Portuguese national identity is still insanely fragile, grasping to breath through the ruthless claws of a fallen empire, it clings to colonialism to beg for an existence as a collective -the lack of imagination in who could we be if not conquerors, navigators, and intricately connected to a sea of bodies cries in our shores. We look to the richness as expansion and materiality, and so we have been bottomlessly tripping since the 1400s. Epic poems (Hegel’s Lectures on Aesthetics) are the spontaneous vomit of a falling empire in desperation to form a cohesive identity. It then makes sense that Os Lusíadas is still the pinnacle of Portuguese literature. Ultimately, Os Lusíadas is a project of myth-making haunted by the very failure it tries to suppress. The question then remains, how can Portugal rewrite itself beyond the empire? And further, how can it rewrite itself rhizomaticaly (Poetics of Relation) - through rupture and its diaspora.

28/02/2025

After getting some feedback yesterday, I am now certain that rewriting this book has to mean using exactly the same structure, syllable count, verses, stanzas. Rewriting it into a different structure means using it as bibliography, as reference, for a new work. That’s not the point. The point is a cancellation of the original, a retelling of our history, of what actually happened and its contemporary consequences, a database for black lusophone literature.
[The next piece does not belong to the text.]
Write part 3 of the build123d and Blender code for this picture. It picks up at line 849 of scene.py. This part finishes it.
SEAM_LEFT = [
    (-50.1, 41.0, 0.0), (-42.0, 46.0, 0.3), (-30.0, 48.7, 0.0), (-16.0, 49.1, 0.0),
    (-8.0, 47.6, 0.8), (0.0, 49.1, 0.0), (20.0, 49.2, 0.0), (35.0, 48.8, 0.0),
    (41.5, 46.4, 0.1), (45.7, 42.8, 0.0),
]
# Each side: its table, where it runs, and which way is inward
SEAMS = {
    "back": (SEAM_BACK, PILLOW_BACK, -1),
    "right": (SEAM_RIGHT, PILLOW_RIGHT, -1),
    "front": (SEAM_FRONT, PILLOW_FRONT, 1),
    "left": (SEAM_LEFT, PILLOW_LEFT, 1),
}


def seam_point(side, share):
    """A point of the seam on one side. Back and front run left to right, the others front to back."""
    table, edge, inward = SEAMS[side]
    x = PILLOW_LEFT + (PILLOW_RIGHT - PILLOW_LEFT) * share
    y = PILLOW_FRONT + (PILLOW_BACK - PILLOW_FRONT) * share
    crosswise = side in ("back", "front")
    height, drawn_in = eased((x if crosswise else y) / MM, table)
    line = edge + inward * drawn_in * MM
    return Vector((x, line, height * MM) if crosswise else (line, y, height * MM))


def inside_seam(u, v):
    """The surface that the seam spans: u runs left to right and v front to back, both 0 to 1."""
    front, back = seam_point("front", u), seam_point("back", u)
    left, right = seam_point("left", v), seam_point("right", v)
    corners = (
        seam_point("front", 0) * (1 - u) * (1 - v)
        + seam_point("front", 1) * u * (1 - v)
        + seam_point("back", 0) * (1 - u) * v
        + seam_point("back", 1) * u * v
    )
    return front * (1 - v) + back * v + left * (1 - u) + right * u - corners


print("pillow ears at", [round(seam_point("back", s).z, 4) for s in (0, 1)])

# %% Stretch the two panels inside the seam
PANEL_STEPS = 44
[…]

A big part of Os Lusíadas success comes from its pedantic, and daunting structure - the fact that someone decided to write so much and for so long in this structure is seen as a great feat. How can I strip it of its enchantment if I don’t follow the same structure? It leaves room for doubts, it leaves room to say “yes, okay you can criticise it, but Os Lusíadas is still a beacon of national identity for it’s epic poem structure”. I realised I want massive collaboration as well. Not just for me to rewrite it by myself, but to have actual contemporary ex-col/diaspora voices rewriting it as well. To have different languages - Badiu, Kimbundu (that originates many “slang” words in portuguese), papiamento, … as many as possible. As many authors as possible, writers, poets, rappers, musicians, film makers, visual artists, anyone … Os Lusíadas 2 is a terrible name. Looking for others. I want to talk about a huge variety of topics and origins, and not a linear journey. Not a journey like in the original. Food origins, Music, Fado, Kuduro, Language, Erasure, Names, Dance, Money, Gods/Myths, Revolts, Defeats and Successes… Which characters can I have? Who is the villain, who is the hero, who are the gods and the muses?

26/02/2025

I feel like there has to be an overarching narrative, and this is preventing me from starting with the material. Reading everything first, rather than just doing. For fear of bad results. Thinking that there has to be a connection between the meaning of each chapter and the sources I use. Or that I have to somewhat follow the chapters, and what that means. What my position as the writer means, also scares me.